Present each line of the entries below that holds the word "Write".

--- Source records ---

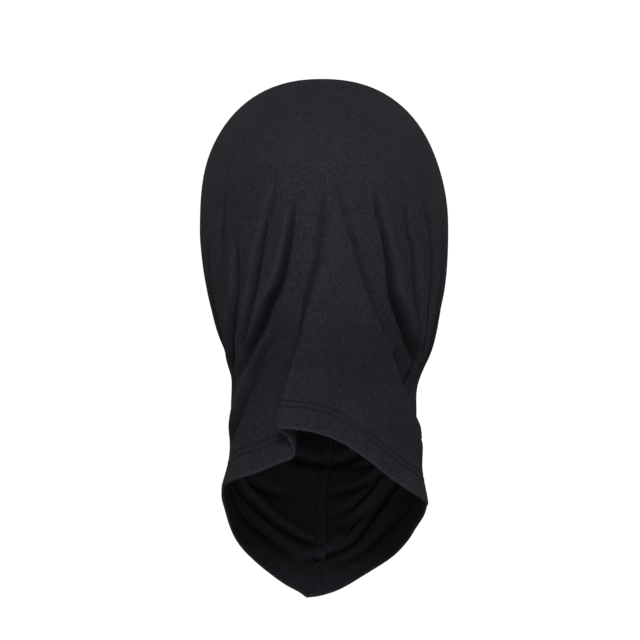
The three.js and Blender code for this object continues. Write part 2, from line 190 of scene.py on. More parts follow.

---
--- Source records ---

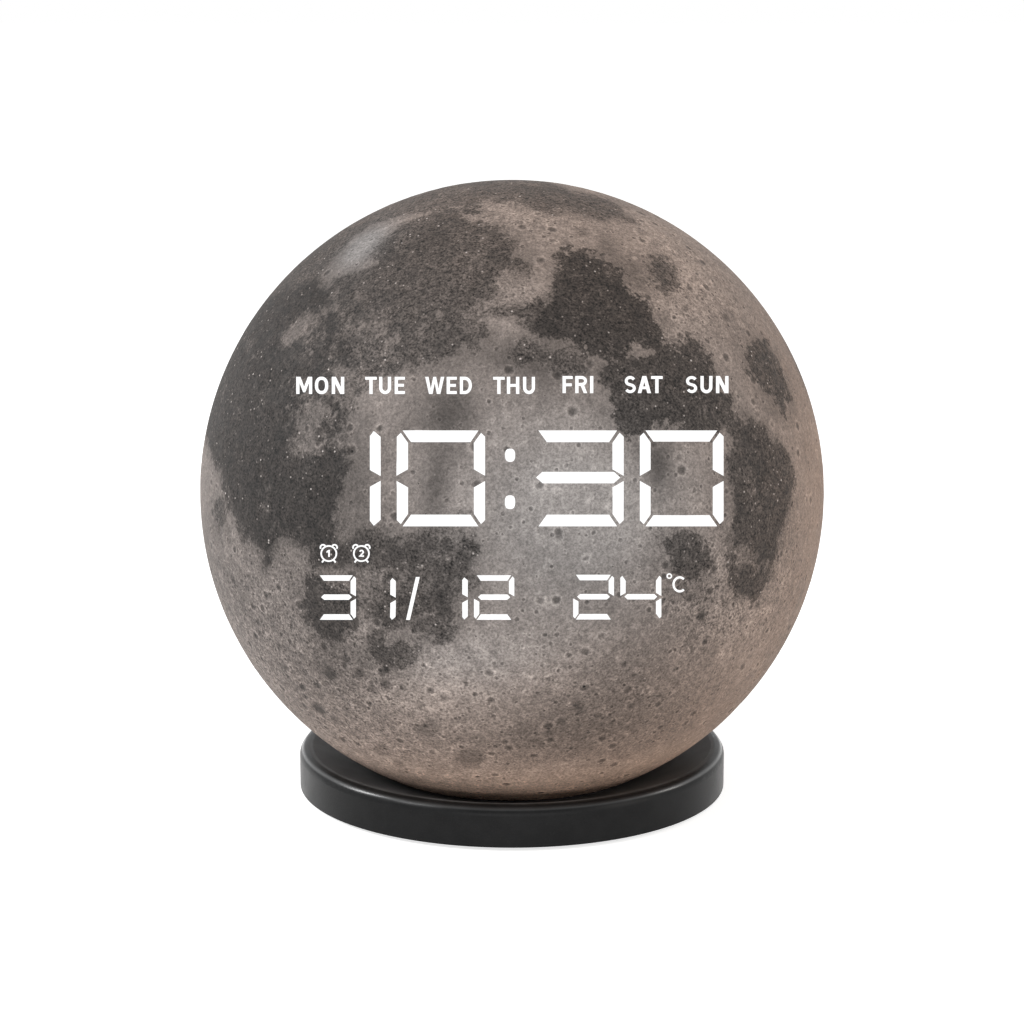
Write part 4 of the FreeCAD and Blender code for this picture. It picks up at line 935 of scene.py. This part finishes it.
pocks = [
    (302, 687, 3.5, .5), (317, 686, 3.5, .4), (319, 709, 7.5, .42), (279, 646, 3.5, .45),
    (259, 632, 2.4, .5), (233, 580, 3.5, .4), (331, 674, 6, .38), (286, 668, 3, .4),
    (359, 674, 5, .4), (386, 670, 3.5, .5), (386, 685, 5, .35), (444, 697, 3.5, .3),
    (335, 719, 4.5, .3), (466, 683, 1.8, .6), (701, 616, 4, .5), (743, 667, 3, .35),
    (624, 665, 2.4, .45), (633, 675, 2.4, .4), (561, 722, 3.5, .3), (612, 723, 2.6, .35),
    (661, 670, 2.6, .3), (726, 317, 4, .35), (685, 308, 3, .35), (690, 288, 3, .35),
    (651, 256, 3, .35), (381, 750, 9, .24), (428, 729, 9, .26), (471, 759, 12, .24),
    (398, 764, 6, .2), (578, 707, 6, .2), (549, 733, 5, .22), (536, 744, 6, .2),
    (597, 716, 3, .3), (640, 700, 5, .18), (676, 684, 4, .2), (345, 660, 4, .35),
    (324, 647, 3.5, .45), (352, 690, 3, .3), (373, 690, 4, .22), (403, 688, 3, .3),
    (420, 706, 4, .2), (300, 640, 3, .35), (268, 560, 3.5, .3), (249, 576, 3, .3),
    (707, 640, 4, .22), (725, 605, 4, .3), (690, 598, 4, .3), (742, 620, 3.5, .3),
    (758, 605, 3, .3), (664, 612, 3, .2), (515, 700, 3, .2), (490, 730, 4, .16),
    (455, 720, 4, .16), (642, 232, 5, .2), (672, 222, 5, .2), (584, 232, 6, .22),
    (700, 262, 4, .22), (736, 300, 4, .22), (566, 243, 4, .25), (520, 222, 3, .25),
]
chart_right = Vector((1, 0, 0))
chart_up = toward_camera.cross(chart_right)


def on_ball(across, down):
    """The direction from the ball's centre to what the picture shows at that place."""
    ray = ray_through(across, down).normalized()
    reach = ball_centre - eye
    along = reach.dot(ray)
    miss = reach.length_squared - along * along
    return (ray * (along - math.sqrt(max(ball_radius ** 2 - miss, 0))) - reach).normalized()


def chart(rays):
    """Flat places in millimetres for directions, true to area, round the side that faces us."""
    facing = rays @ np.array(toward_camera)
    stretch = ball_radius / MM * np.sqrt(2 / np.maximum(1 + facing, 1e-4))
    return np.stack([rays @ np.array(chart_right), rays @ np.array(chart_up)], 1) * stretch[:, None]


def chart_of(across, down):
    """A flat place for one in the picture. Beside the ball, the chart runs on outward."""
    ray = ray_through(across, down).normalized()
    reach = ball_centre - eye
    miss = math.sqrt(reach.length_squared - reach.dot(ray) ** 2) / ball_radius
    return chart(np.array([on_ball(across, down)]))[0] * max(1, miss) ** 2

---

Finished exercise:
The three.js and Blender code for this object continues. Write part 2, from line 190 of scene.py on. More parts follow.
Write part 4 of the FreeCAD and Blender code for this picture. It picks up at line 935 of scene.py. This part finishes it.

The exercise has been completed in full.